Жители подвала расселись на кроватях, а мы с Зоуи и Кэрри ушли в маленькую комнату рядом с душевой.
Спасение не приносило радости, а когда запасы воды и еды начали таять, я поняла, что скоро жажда вырваться из душного подвала станет сильнее желания сохранить жизнь. Кто-нибудь да откроет дверь. Впустит страх и выпустит нас на свободу. Один из нас решится пригласить смерть, чтобы шагнуть в бездну. Если только он бессмертный – я вспомнила о пистолете Грэмма.
Мы не знали, что происходило на поверхности.
– Это война?
– А если это ядерная атака началась?
– Тогда там точно радиация!
У каждого была своя версия, но я старалась не вступать в споры, чтобы не пугать Кэрри. Девочка замкнулась в себе и почти не разговаривала.
Кэрри со мной, но где мама, жива ли она, что с ней?! Эти вопросы не давали покоя. Некоторые из спасшихся в убежище приехали в лечебницу навестить родственников или работали здесь. Двое оказались пациентами клинки. Теперь стало сложно понять, кто из нас более нормален. Женщина без имени, которая всё время молчала, уставившись на стену, или улыбчивый негр Ромми Уотсон, рассказывающий всякие истории перед сном.

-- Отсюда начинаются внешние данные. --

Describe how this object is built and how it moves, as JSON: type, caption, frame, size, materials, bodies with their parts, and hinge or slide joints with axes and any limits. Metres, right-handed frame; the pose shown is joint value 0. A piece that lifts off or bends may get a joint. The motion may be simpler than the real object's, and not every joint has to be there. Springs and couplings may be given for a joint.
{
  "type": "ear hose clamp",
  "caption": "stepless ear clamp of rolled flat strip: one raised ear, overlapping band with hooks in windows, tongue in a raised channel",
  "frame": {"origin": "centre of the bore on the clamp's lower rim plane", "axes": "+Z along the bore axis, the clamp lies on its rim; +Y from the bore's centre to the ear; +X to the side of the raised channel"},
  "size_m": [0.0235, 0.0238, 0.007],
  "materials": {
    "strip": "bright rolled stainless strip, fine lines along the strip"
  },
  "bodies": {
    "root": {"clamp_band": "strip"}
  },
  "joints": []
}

Кайл после избиения притих, но говорил, что выберется, и ему плевать, что снаружи.
– Если бы у меня был «Глок», я бы тоже стал смелым, – тихо бросил он в сторону Грэмма.

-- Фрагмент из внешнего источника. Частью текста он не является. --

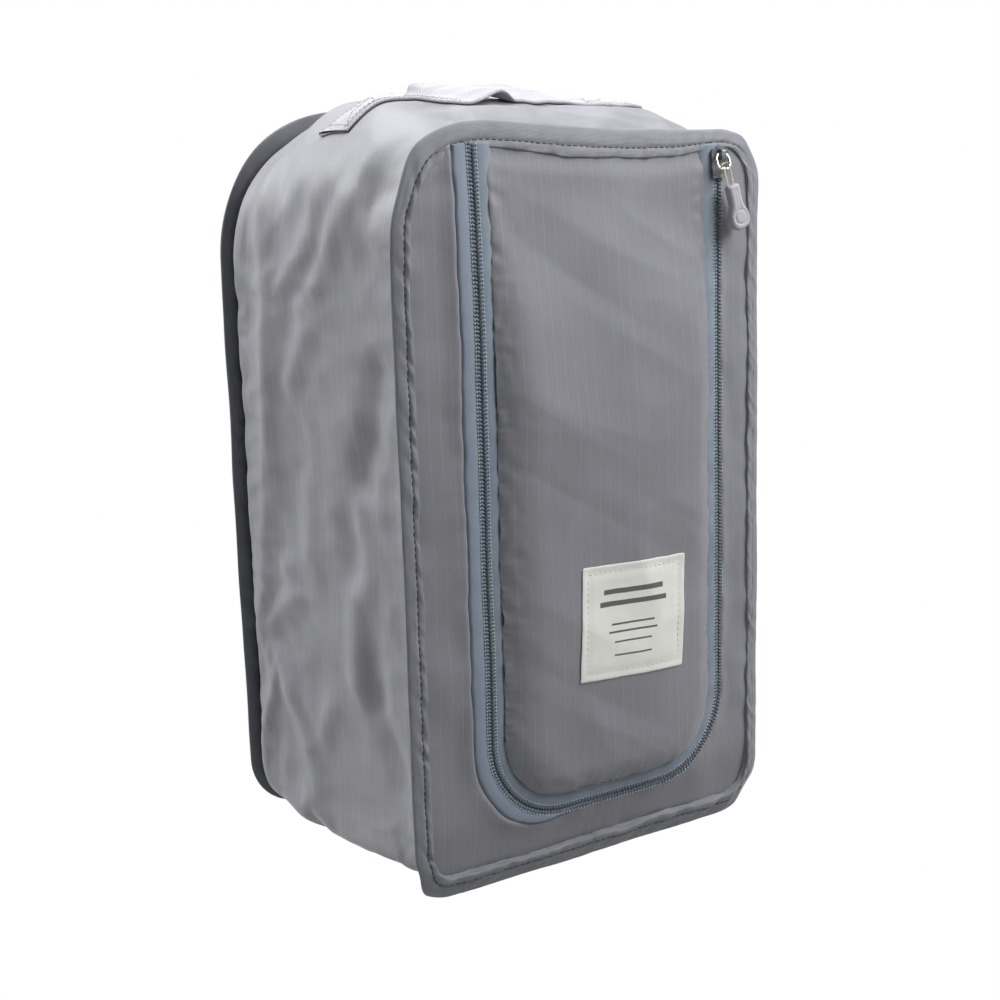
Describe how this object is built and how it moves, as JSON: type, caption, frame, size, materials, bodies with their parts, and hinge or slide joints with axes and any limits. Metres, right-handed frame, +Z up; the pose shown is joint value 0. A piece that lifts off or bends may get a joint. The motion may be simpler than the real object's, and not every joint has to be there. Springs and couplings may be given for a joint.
{
  "type": "shoe bag",
  "caption": "Upright zipped travel shoe bag: boxy cloth body with bound seams, U-shaped zip flap, label, slider with rubber pull and a webbing top handle.",
  "frame": {"origin": "on the standing plane under the middle of the whole part's box", "axes": "+Z up, -Y out of the zipped front, +X to the right seen from the front"},
  "size_m": [0.202, 0.157, 0.3417],
  "materials": {
    "cloth": "coated ripstop, satin",
    "binding": "woven tape, satin",
    "zip_tape": "twill tape",
    "coil": "satin nylon",
    "webbing": "twill webbing",
    "mesh": "open mesh",
    "elastic": "ribbed elastic",
    "label": "woven cotton",
    "metal": "plated zinc alloy",
    "rubber": "moulded, matt"
  },
  "bodies": {
    "bag": {"back_panel": "cloth", "gusset": "cloth", "gusset_front_hem": "cloth", "gusset_back_hem": "cloth", "front_surround": "cloth", "flap_head": "cloth", "front_binding": "binding", "back_binding": "binding", "zip_tape_surround": "zip_tape", "zip_tape_head_ends": "zip_tape", "zip_coil_surround": "coil", "zip_coil_head_ends": "coil", "handle_strap": "webbing", "divider_mesh": "mesh", "divider_elastic": "elastic"},
    "flap": {"flap_panel": "cloth", "zip_tape_flap": "zip_tape", "zip_coil_flap": "coil", "label": "label"},
    "slider": {"slider_body": "metal", "slider_bridge": "metal"},
    "ring": {"pull_ring": "metal"},
    "pull": {"pull_link": "metal", "pull_tab": "rubber"}
  },
  "joints": [
    {"name": "flap_fold", "type": "hinge", "parent": "bag", "child": "flap", "pos_m": [0.007, -0.07069, 0.29], "axis": [-1, 0, 0], "range_deg": [0, 130]},
    {"name": "slider_travel", "type": "slide", "parent": "bag", "child": "slider", "axis": [0, 0, -1], "range_m": [0, 0.23], "deforming": ["zip_coil_surround", "zip_coil_flap", "zip_coil_head_ends"]},
    {"name": "ring_swivel", "type": "hinge", "parent": "slider", "child": "ring", "pos_m": [0.071, -0.07239, 0.314], "axis": [-1, 0, 0], "range_deg": [0, 120]},
    {"name": "pull_swing", "type": "hinge", "parent": "ring", "child": "pull", "pos_m": [0.071, -0.07471, 0.30761], "axis": [-1, 0, 0], "range_deg": [0, 50]}
  ]
}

Линде Грэмм отдавал предпочтение, ей доставалось больше еды. Зоуи рассказала, что девушка всегда сопротивлялась его ухаживаниям, а сейчас у неё не осталось выбора. Теперь он часто запирался с ней во второй комнате, где расположилось Его Логово.
После недельного вынужденного заключения надежда, что нас спасут, угасала.
Линда сидела на кровати в большой комнате и, обняв подушку, раскачивалась из стороны в сторону. Напевала что-то, накручивая грязные волосы на палец.
– Что с ней происходит? Она сходит с ума, – прошептала я, поделившись догадкой с Зоуи Мартин.
– Нет, Молли. Линда раньше работала в столовой. Она не пациент. Вот Ромми Уотсен – наш давний больной. Сейчас взгляни на него, никогда бы не подумала, что у него что-то не так с головой. Рассудителен, последователен. Нормальные люди тронулись умом, а душевнобольные просто не рисуют иллюзий.
Поначалу я пыталась считать время, выцарапывая на стене нательным крестиком палочки-дни. Потом как-то попыталась посчитать их. Плакала от отчаяния, видя, что целых семь суток мы здесь, и помощь не приходит. В тесной комнате спали Зоуи, Ромми и мы с Кэрри. Я не могла выносить мычание бывшей пациентки лечебницы, которую никто не помнил, как звали, нытья или ругани Кайла. Из комнаты Грэмма доносились стоны и крики Линды, я не хотела, чтобы Кэрри слышала это.